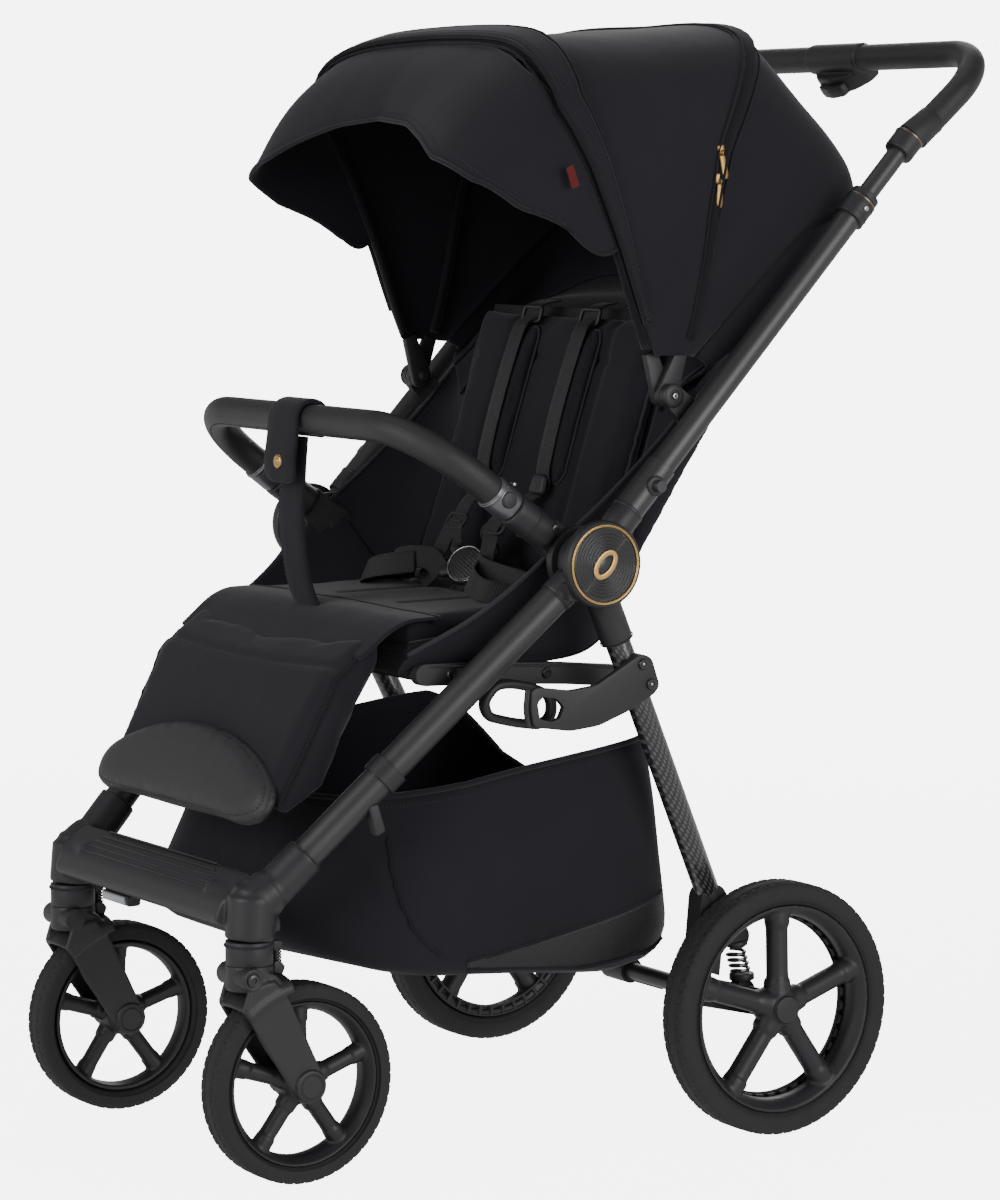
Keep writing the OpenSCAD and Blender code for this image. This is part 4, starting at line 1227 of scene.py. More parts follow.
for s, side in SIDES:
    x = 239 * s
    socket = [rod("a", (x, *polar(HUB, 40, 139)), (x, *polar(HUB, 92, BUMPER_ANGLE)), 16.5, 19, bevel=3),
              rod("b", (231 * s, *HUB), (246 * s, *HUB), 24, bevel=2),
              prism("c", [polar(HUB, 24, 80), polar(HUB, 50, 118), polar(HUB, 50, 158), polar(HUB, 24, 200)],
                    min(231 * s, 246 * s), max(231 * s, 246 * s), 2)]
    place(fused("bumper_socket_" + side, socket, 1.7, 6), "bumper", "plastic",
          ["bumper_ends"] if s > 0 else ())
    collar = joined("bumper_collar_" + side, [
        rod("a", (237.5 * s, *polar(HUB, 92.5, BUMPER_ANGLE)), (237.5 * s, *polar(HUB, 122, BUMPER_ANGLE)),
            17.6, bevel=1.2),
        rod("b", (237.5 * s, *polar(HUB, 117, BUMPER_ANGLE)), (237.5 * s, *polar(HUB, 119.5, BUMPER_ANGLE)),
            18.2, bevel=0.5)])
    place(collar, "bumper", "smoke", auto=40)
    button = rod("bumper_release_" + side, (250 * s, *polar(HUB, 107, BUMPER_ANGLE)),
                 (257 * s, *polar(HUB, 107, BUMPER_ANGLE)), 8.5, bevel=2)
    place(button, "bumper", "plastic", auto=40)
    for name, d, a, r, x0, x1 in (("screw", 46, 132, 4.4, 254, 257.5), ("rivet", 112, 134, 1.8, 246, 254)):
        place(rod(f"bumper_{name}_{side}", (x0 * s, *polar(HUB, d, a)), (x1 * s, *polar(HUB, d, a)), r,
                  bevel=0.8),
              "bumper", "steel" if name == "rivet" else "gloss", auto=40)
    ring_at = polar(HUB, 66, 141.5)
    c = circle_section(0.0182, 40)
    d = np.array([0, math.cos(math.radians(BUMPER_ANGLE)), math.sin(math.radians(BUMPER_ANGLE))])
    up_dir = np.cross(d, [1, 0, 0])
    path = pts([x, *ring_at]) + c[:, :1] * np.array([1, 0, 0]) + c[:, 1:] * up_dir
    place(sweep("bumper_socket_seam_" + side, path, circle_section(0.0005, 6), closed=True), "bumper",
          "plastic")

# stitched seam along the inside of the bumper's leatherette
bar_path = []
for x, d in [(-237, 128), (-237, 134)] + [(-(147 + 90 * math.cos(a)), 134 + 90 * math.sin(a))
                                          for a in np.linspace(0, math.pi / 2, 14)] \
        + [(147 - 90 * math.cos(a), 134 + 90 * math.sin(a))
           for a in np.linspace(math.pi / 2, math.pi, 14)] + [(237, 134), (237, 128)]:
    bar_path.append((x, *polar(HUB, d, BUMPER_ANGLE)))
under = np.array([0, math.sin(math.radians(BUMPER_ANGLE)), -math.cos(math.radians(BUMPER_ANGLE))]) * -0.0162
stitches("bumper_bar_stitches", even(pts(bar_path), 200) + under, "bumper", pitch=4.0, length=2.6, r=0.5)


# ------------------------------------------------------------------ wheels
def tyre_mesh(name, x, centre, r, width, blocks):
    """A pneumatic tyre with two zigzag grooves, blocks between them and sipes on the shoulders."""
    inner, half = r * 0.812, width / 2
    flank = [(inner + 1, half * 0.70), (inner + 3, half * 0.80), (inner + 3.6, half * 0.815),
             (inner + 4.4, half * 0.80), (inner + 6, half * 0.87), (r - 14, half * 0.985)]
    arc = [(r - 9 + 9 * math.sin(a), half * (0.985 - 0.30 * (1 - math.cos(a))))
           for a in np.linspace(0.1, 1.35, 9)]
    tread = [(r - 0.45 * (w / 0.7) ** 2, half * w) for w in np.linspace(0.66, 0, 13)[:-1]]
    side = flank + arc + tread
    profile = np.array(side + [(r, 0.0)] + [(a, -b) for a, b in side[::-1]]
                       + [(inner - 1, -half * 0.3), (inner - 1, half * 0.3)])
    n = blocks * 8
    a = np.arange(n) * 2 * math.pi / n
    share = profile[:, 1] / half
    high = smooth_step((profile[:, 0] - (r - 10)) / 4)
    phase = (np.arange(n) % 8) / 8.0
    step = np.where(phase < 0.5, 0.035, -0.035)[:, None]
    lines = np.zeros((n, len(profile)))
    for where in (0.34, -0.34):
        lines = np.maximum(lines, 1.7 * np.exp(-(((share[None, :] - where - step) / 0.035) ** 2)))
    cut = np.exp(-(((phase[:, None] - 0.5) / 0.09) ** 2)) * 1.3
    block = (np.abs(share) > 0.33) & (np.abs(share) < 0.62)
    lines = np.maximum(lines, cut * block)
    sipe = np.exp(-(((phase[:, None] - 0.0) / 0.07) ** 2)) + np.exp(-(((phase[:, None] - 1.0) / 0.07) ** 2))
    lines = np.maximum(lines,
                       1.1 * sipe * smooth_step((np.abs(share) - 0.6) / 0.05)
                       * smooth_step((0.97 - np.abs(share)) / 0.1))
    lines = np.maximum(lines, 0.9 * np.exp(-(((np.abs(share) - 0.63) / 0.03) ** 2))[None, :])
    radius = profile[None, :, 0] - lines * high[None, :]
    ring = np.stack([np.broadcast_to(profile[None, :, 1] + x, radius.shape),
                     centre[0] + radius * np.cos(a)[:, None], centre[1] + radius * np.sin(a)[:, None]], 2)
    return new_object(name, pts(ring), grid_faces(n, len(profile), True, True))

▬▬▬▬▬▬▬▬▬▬

■ **Goal of the exercise**: Extract the full listing above without alteration.

■ **Exercise result**:
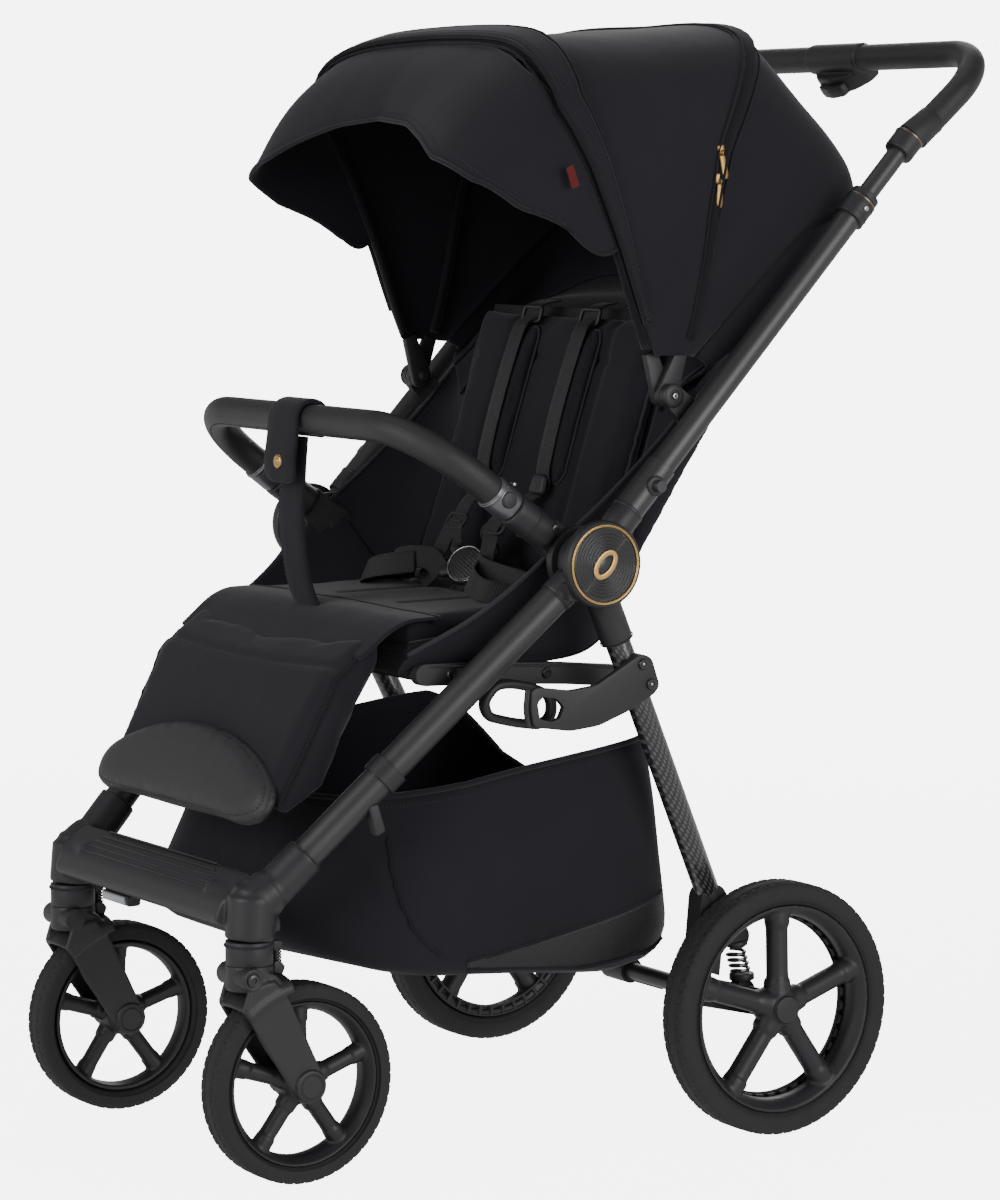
Keep writing the OpenSCAD and Blender code for this image. This is part 4, starting at line 1227 of scene.py. More parts follow.
for s, side in SIDES:
    x = 239 * s
    socket = [rod("a", (x, *polar(HUB, 40, 139)), (x, *polar(HUB, 92, BUMPER_ANGLE)), 16.5, 19, bevel=3),
              rod("b", (231 * s, *HUB), (246 * s, *HUB), 24, bevel=2),
              prism("c", [polar(HUB, 24, 80), polar(HUB, 50, 118), polar(HUB, 50, 158), polar(HUB, 24, 200)],
                    min(231 * s, 246 * s), max(231 * s, 246 * s), 2)]
    place(fused("bumper_socket_" + side, socket, 1.7, 6), "bumper", "plastic",
          ["bumper_ends"] if s > 0 else ())
    collar = joined("bumper_collar_" + side, [
        rod("a", (237.5 * s, *polar(HUB, 92.5, BUMPER_ANGLE)), (237.5 * s, *polar(HUB, 122, BUMPER_ANGLE)),
            17.6, bevel=1.2),
        rod("b", (237.5 * s, *polar(HUB, 117, BUMPER_ANGLE)), (237.5 * s, *polar(HUB, 119.5, BUMPER_ANGLE)),
            18.2, bevel=0.5)])
    place(collar, "bumper", "smoke", auto=40)
    button = rod("bumper_release_" + side, (250 * s, *polar(HUB, 107, BUMPER_ANGLE)),
                 (257 * s, *polar(HUB, 107, BUMPER_ANGLE)), 8.5, bevel=2)
    place(button, "bumper", "plastic", auto=40)
    for name, d, a, r, x0, x1 in (("screw", 46, 132, 4.4, 254, 257.5), ("rivet", 112, 134, 1.8, 246, 254)):
        place(rod(f"bumper_{name}_{side}", (x0 * s, *polar(HUB, d, a)), (x1 * s, *polar(HUB, d, a)), r,
                  bevel=0.8),
              "bumper", "steel" if name == "rivet" else "gloss", auto=40)
    ring_at = polar(HUB, 66, 141.5)
    c = circle_section(0.0182, 40)
    d = np.array([0, math.cos(math.radians(BUMPER_ANGLE)), math.sin(math.radians(BUMPER_ANGLE))])
    up_dir = np.cross(d, [1, 0, 0])
    path = pts([x, *ring_at]) + c[:, :1] * np.array([1, 0, 0]) + c[:, 1:] * up_dir
    place(sweep("bumper_socket_seam_" + side, path, circle_section(0.0005, 6), closed=True), "bumper",
          "plastic")

# stitched seam along the inside of the bumper's leatherette
bar_path = []
for x, d in [(-237, 128), (-237, 134)] + [(-(147 + 90 * math.cos(a)), 134 + 90 * math.sin(a))
                                          for a in np.linspace(0, math.pi / 2, 14)] \
        + [(147 - 90 * math.cos(a), 134 + 90 * math.sin(a))
           for a in np.linspace(math.pi / 2, math.pi, 14)] + [(237, 134), (237, 128)]:
    bar_path.append((x, *polar(HUB, d, BUMPER_ANGLE)))
under = np.array([0, math.sin(math.radians(BUMPER_ANGLE)), -math.cos(math.radians(BUMPER_ANGLE))]) * -0.0162
stitches("bumper_bar_stitches", even(pts(bar_path), 200) + under, "bumper", pitch=4.0, length=2.6, r=0.5)


# ------------------------------------------------------------------ wheels
def tyre_mesh(name, x, centre, r, width, blocks):
    """A pneumatic tyre with two zigzag grooves, blocks between them and sipes on the shoulders."""
    inner, half = r * 0.812, width / 2
    flank = [(inner + 1, half * 0.70), (inner + 3, half * 0.80), (inner + 3.6, half * 0.815),
             (inner + 4.4, half * 0.80), (inner + 6, half * 0.87), (r - 14, half * 0.985)]
    arc = [(r - 9 + 9 * math.sin(a), half * (0.985 - 0.30 * (1 - math.cos(a))))
           for a in np.linspace(0.1, 1.35, 9)]
    tread = [(r - 0.45 * (w / 0.7) ** 2, half * w) for w in np.linspace(0.66, 0, 13)[:-1]]
    side = flank + arc + tread
    profile = np.array(side + [(r, 0.0)] + [(a, -b) for a, b in side[::-1]]
                       + [(inner - 1, -half * 0.3), (inner - 1, half * 0.3)])
    n = blocks * 8
    a = np.arange(n) * 2 * math.pi / n
    share = profile[:, 1] / half
    high = smooth_step((profile[:, 0] - (r - 10)) / 4)
    phase = (np.arange(n) % 8) / 8.0
    step = np.where(phase < 0.5, 0.035, -0.035)[:, None]
    lines = np.zeros((n, len(profile)))
    for where in (0.34, -0.34):
        lines = np.maximum(lines, 1.7 * np.exp(-(((share[None, :] - where - step) / 0.035) ** 2)))
    cut = np.exp(-(((phase[:, None] - 0.5) / 0.09) ** 2)) * 1.3
    block = (np.abs(share) > 0.33) & (np.abs(share) < 0.62)
    lines = np.maximum(lines, cut * block)
    sipe = np.exp(-(((phase[:, None] - 0.0) / 0.07) ** 2)) + np.exp(-(((phase[:, None] - 1.0) / 0.07) ** 2))
    lines = np.maximum(lines,
                       1.1 * sipe * smooth_step((np.abs(share) - 0.6) / 0.05)
                       * smooth_step((0.97 - np.abs(share)) / 0.1))
    lines = np.maximum(lines, 0.9 * np.exp(-(((np.abs(share) - 0.63) / 0.03) ** 2))[None, :])
    radius = profile[None, :, 0] - lines * high[None, :]
    ring = np.stack([np.broadcast_to(profile[None, :, 1] + x, radius.shape),
                     centre[0] + radius * np.cos(a)[:, None], centre[1] + radius * np.sin(a)[:, None]], 2)
    return new_object(name, pts(ring), grid_faces(n, len(profile), True, True))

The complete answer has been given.